COMPACT QUESTIONS TANGENT AND NORMAL

EXERCISE - A

1) Find the angle that the tangent to the hyperbola xy = c² at (c,c), makes with the x-axis.        135°

2) Find a point on the hyponova x² - 4y = 4 at which the tangent is inclined at 30° to the x-axis.      (4,√3)

3) Find the equation of the normal to the curve x³+ y³=6xy at the point (3,3).    y=x

4) The graph of y = ax + bx² passes through the point (1,0) and its gradient at the point is 1/2. Find the value of a and b.           -1/2, 1/2

5) Find the equation of the tangent to the parabola y²= 64x at the point whose ordinate is 8.        y= 4(x+1)

6) Find the point on the curve x³+ y³= 3xy where the tangent is parallel to the x-axis.    (³√2,³√2²)

7) Find the equation of the tangent to the curve y= sin x at the point x =π/6.   12y- 6√3 x = 6 -π√3.

EXERCISE - B

1) The tangent to a given curve is parallel to y -axis, if

a) dy/dx= 0 b) dy/dx= 1 c)  dx/dy= 0  d) dx/dy= 1

2) The normal to a given curve is  perpendicular to y axis, if

a) dy/dx= 0 b) dy/dx= 1 c) dx/dy= 0 d) dx/dy= 1

3) The length of the tangent from (5,1) to the circle x²+ y²+6x- 4y -3=0 is

a) 3 b) 7 c) 21 d) 49 

4) The line lx + my + n=0 is a tangent to y²=4bx, if

a) mn= bl² b) km= bn² c) ln= bm² d) bm= ln²

5) The angle that the normal to the parabola y= 2at, x= at² at t=1, makes with the x-axis is

a) 45° b) 90° c) 135° d) 180°

6) The tangent at t to the curve x= t² - 1, y= t³ - t is perpendicular to the x-axis, where 

a) t =0 b) t= 1/√3 c) t= - 1/√3  d) t= ∞

EXERCISE - C

1) Show that the line x cost + y sint =p touches the hyperbola x²/a² - y²/b² =1, if a² cos²t - b² sin²= p²

2) If the line y= 3x +5 touches the parabola y²= 8ax, find the coordinates of the point of contact.        (5/3,10)
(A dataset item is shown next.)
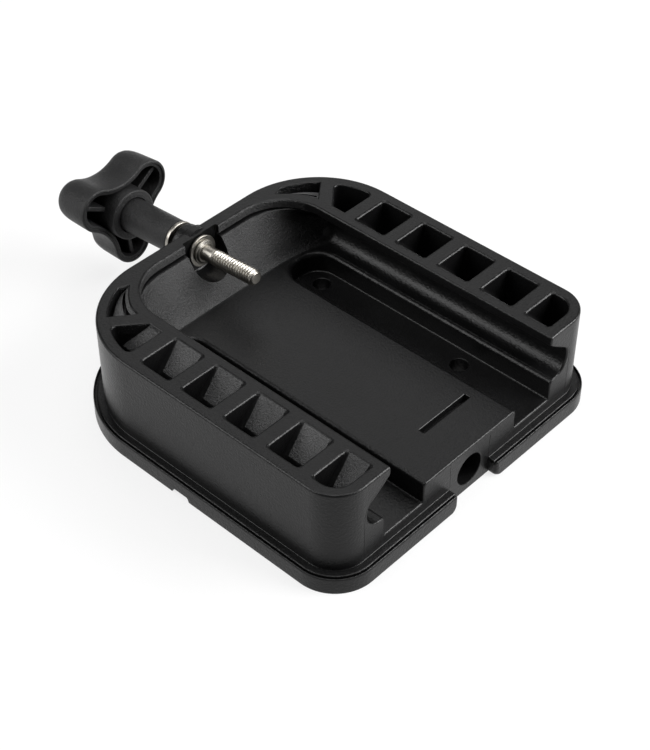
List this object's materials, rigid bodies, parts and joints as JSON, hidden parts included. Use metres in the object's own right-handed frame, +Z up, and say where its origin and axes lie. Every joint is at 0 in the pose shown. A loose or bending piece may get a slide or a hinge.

3) Find the equation of the normal to the curve x²= 4y which passes through the point (1,2).                     x+ y= 3

4) Find the equation to the common tangents of the circle x²+ y²= 4ax and the parabola y²= 4ax.          x=0

5) Find the equation of the tangents to the hyperbola x²- 5y²= 40 which are perpendicular to the line 2x - y+3=0.      x+ 2y ±2√2=0

6) If lx+ my=1 be a normal to the hyperbola x²/a²- y²/b²= 1, prove that a²/l² - b²/m² = (a²+ b²)².         

7) Find the points on the circle x²+ y²- 6x +8y =0 at which the tangents are perpendicular to the line 4x - 3y=0.     (6,0),(0,-8)

8) Find c for which the line 2x + y= c is a normal to the curve y²= 4(x+1).      10

9) Tangents are drawn to the circle x²+ y²= a² at the points where the line x cost + ysint =p meets it. Find their point of intersection.      ((a² cost)/p, (a² sint)/p)

10) If the normal to the curve x²⁾³ + y²⁾³ = a²⁾³ makes an angle t with the x-axis, show that its equation is y cost - x sint = a cos2t.

11) Show that the normal at any point on the curve x= a(cost + t sint), y= a(sint - t cost) is at a constant distance from the origin.